What ties Richard, Francis, and John Greenowes back to Shropshire is a reference is the will as follows:

"...to poor of our church of St. Antholins 5 pounds & same to poor of Chetton parish in
Shropshire..."

Could it be Richard, Francis, and John were born in Chetton Parish, raised in the countryside of Shropshire and trained in the family business, and then moved to London and Ouddorp to represent the business in the big city and abroad?

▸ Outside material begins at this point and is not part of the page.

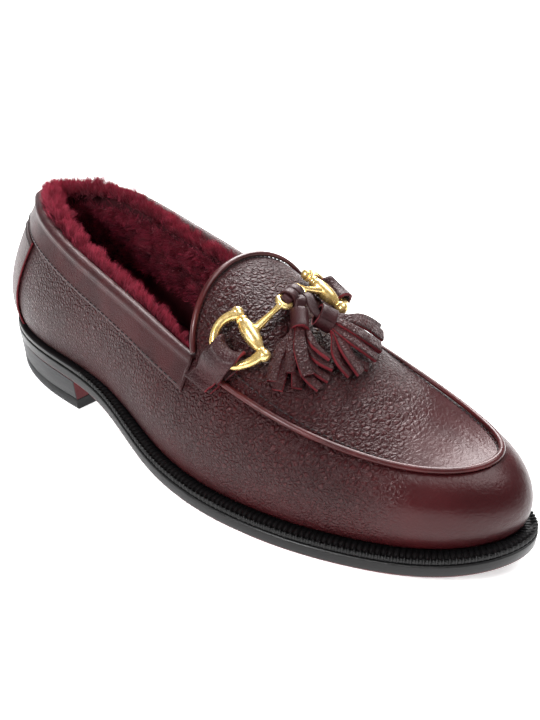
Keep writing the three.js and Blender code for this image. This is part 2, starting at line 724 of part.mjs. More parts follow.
// Joins surfaces that overlap into one solid.
function joined(surfaces) {
  const solids = surfaces.map((surface) => {
    const geometry = surface.geometry();
    const vertProperties = geometry.getAttribute("position").array;
    const triVerts = new Uint32Array(geometry.getIndex().array);
    return new wasm.Manifold(new wasm.Mesh({ numProp: 3, vertProperties, triVerts }));
  });
  const whole = solids.reduce((sum, part) => sum.add(part)).getMesh();
  const geometry = new THREE.BufferGeometry();
  geometry.setAttribute("position", new THREE.BufferAttribute(whole.vertProperties, 3));
  geometry.setIndex(new THREE.BufferAttribute(whole.triVerts, 1));
  geometry.computeVertexNormals();
  return geometry;
}

// The bit lies across the instep in its own frame: the middle of its link, a direction to the toe,
// one to the inner side and one up off the leather.
const SEAT = 2 * CLEARANCE;
const sideSign = (row) => (row.side === "outer" ? -1 : 1);
const middleGirth = crossCurve(BIT_PLACE, -1).getLength() / 2;
const linkGirth = middleGirth - LINK_OFFSET;
const linkHalfHeight = EYE_WIRE / 2 + CLEARANCE + LINK_THICKNESS;
const bitNormal = skinNormal(BIT_PLACE, linkGirth, -1);
const bitAhead = skinPoint(BIT_PLACE + SKIN_STEP, linkGirth, -1)
  .sub(skinPoint(BIT_PLACE - SKIN_STEP, linkGirth, -1)).normalize();
const bitUp = bitNormal.clone().applyAxisAngle(bitAhead, THREE.MathUtils.degToRad(-LINK_TILT));
const bitAcross = bitUp.clone().cross(bitAhead);
const bitMiddle = raised(BIT_PLACE, linkGirth, -1, linkHalfHeight + CLEARANCE + THONG_THICKNESS + SEAT);
const bitPlace = (ahead, across, up) => bitMiddle.clone()
  .addScaledVector(bitAhead, ahead).addScaledVector(bitAcross, across).addScaledVector(bitUp, up);
const wireLift = SEAT + STRAP_THICKNESS + SEAT + (RING_WIRE * RING_TAPER) / 2;

// A place on one side of the instep: ahead and out are lengths from the ring's middle.
function ringSide(row) {
  const side = sideSign(row);
  const x = BIT_PLACE + row.ahead;
  const girth = middleGirth * (1 - row.out);
  return { side, x, girth, at: (ahead, out, lift) => raised(x + ahead, girth - out, side, lift) };
}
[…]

Once last observation on Richard Grenowes’ will is that they must have been a wealthy family. The will includes references to the following goods or money to be distributed to various entities:
two rings and 3 pounds, 5 pounds, 5 pounds, 5 pounds, 2 pounds, 20 pounds, 15 pounds, 5 pounds, 100 pounds, 40 poor towns for men, 5 pounds, 60 pounds, the 5 pounds each to two churches noted above, 2,000 pounds, 1,200 pounds, 1,000 pounds, 40 pounds, 200 pounds, 200 pounds, 100 pounds, 100 pounds. A notation is made at the end of the will that Richard Greenowes was buried on 25 September 1623.

Hope above is of assistance, if not of general interest, to those researching this surname.